##### Raw records #####

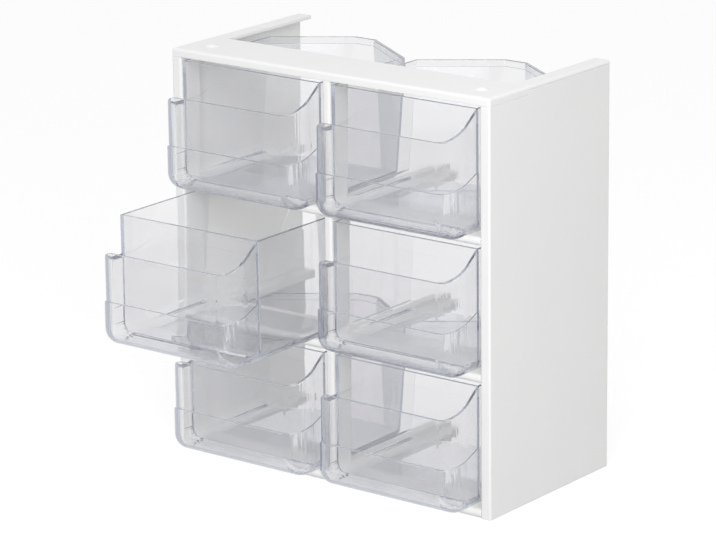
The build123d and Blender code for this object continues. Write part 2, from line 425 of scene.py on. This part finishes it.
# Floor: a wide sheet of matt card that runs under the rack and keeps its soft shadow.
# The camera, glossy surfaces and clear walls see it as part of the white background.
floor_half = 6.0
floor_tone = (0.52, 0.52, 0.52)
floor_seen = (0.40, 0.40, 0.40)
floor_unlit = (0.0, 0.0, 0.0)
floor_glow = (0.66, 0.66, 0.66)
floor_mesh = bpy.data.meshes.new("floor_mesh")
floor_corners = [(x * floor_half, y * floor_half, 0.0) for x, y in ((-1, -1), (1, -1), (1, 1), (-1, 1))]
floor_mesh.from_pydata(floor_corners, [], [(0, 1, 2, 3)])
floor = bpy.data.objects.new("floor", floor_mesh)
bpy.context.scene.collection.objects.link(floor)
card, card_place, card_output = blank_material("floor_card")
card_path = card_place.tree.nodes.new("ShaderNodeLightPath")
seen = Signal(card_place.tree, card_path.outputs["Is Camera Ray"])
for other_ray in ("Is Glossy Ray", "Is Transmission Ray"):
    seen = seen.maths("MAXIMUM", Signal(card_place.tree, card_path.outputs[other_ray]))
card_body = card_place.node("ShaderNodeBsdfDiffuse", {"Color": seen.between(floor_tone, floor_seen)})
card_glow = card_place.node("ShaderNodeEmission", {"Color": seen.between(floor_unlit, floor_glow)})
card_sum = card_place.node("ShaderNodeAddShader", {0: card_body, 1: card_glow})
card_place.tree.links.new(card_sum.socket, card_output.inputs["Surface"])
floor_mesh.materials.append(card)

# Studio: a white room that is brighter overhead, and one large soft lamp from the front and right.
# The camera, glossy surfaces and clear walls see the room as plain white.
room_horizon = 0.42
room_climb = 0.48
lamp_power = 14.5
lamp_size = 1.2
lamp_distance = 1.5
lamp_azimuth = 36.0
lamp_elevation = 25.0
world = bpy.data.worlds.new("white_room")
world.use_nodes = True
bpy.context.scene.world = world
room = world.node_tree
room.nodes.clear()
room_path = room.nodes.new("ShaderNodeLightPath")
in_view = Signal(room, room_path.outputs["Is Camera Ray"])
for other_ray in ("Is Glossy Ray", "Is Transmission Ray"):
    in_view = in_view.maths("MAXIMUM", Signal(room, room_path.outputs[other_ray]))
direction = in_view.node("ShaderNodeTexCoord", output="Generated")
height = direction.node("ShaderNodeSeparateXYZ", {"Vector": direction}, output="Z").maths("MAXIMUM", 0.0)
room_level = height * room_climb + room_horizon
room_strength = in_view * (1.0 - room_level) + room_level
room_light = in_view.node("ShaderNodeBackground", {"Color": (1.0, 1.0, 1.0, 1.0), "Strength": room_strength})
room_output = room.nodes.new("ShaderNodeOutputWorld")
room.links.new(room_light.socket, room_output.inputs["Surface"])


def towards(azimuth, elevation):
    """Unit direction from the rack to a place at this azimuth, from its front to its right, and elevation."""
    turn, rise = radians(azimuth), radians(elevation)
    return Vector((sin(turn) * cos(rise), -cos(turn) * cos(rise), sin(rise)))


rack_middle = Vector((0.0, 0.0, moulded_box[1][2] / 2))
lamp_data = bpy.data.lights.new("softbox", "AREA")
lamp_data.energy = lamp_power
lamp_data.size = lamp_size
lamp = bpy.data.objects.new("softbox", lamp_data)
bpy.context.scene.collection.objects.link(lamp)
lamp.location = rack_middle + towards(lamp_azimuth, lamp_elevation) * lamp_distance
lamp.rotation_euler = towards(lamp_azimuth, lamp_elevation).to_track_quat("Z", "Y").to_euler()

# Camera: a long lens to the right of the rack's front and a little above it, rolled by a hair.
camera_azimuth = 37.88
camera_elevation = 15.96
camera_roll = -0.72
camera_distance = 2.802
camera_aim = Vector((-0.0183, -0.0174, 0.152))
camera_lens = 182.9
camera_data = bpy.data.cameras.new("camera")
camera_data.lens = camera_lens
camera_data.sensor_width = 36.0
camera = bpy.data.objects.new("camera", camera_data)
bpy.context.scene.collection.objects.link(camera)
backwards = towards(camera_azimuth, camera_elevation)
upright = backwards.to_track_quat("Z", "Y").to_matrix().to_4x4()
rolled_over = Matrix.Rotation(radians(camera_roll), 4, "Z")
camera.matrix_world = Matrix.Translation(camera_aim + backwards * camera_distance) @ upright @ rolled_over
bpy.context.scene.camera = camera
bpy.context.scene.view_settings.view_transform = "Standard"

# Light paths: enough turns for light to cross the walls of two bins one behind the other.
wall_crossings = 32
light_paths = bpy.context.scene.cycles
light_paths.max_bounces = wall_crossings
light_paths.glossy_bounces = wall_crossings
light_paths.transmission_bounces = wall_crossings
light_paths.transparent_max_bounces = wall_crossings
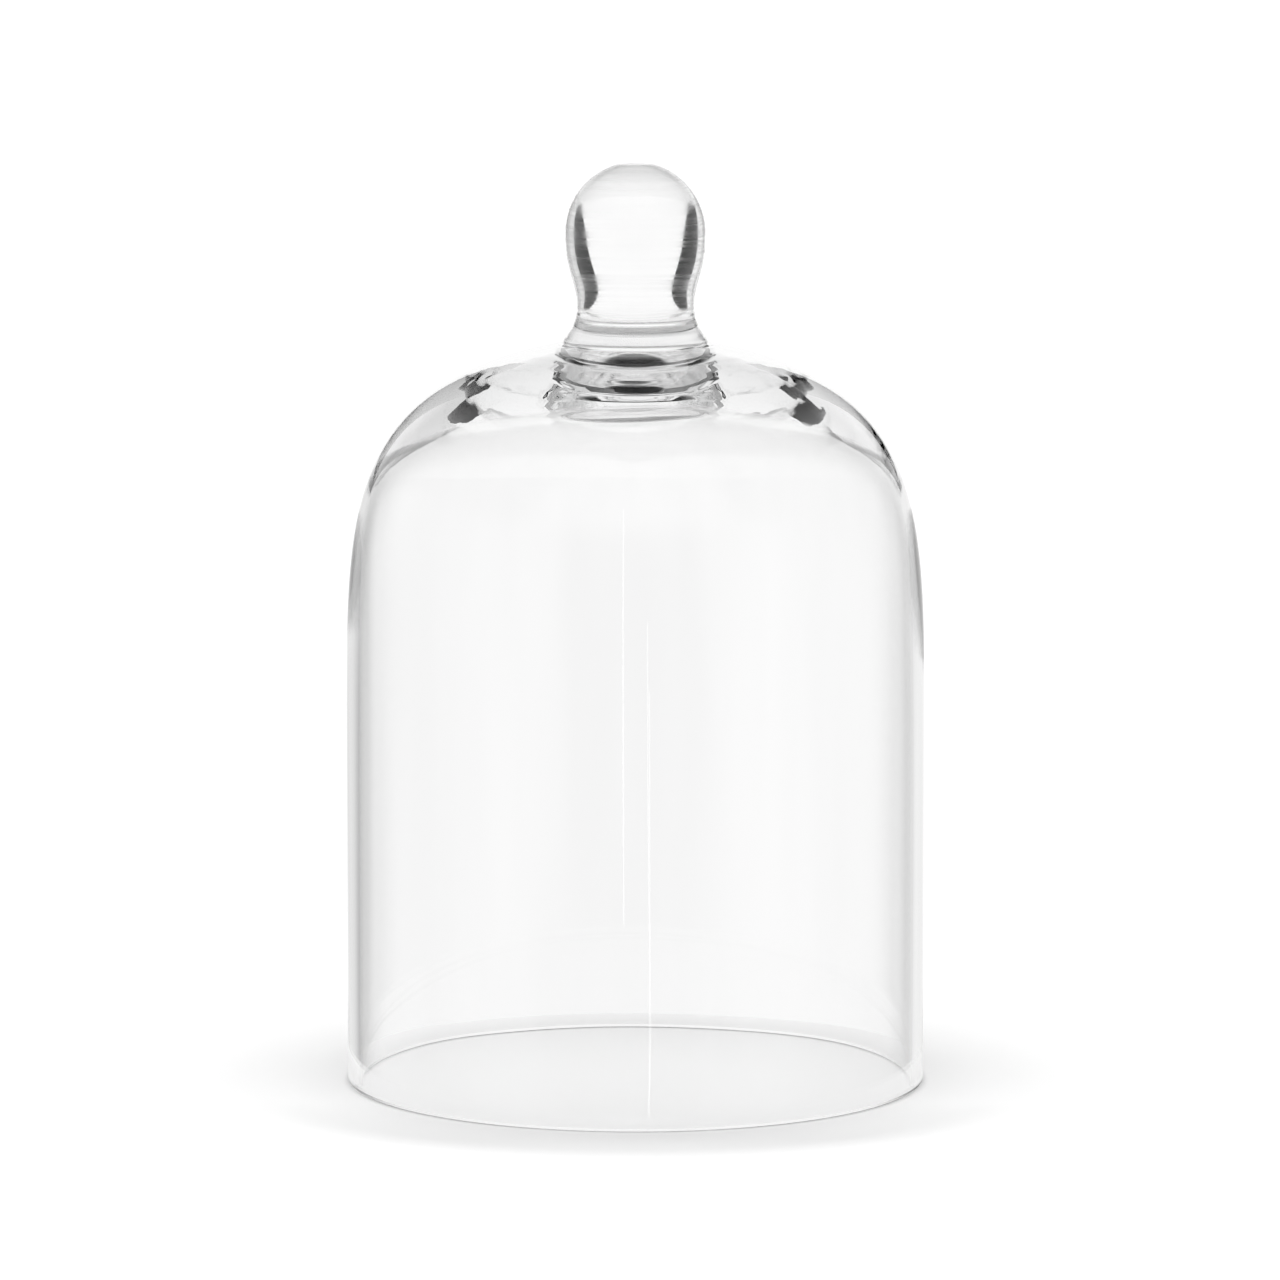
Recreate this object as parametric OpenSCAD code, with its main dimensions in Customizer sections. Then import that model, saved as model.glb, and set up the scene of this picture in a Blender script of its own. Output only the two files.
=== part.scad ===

#####

Restate, word for word and with nothing added, the lines from the first line of the listing through the one where "floor_mesh.materials.append(card)" stands.

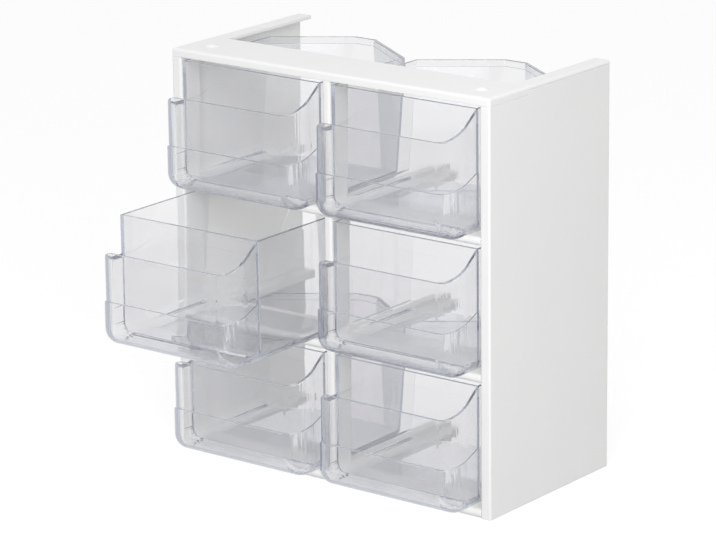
The build123d and Blender code for this object continues. Write part 2, from line 425 of scene.py on. This part finishes it.
# Floor: a wide sheet of matt card that runs under the rack and keeps its soft shadow.
# The camera, glossy surfaces and clear walls see it as part of the white background.
floor_half = 6.0
floor_tone = (0.52, 0.52, 0.52)
floor_seen = (0.40, 0.40, 0.40)
floor_unlit = (0.0, 0.0, 0.0)
floor_glow = (0.66, 0.66, 0.66)
floor_mesh = bpy.data.meshes.new("floor_mesh")
floor_corners = [(x * floor_half, y * floor_half, 0.0) for x, y in ((-1, -1), (1, -1), (1, 1), (-1, 1))]
floor_mesh.from_pydata(floor_corners, [], [(0, 1, 2, 3)])
floor = bpy.data.objects.new("floor", floor_mesh)
bpy.context.scene.collection.objects.link(floor)
card, card_place, card_output = blank_material("floor_card")
card_path = card_place.tree.nodes.new("ShaderNodeLightPath")
seen = Signal(card_place.tree, card_path.outputs["Is Camera Ray"])
for other_ray in ("Is Glossy Ray", "Is Transmission Ray"):
    seen = seen.maths("MAXIMUM", Signal(card_place.tree, card_path.outputs[other_ray]))
card_body = card_place.node("ShaderNodeBsdfDiffuse", {"Color": seen.between(floor_tone, floor_seen)})
card_glow = card_place.node("ShaderNodeEmission", {"Color": seen.between(floor_unlit, floor_glow)})
card_sum = card_place.node("ShaderNodeAddShader", {0: card_body, 1: card_glow})
card_place.tree.links.new(card_sum.socket, card_output.inputs["Surface"])
floor_mesh.materials.append(card)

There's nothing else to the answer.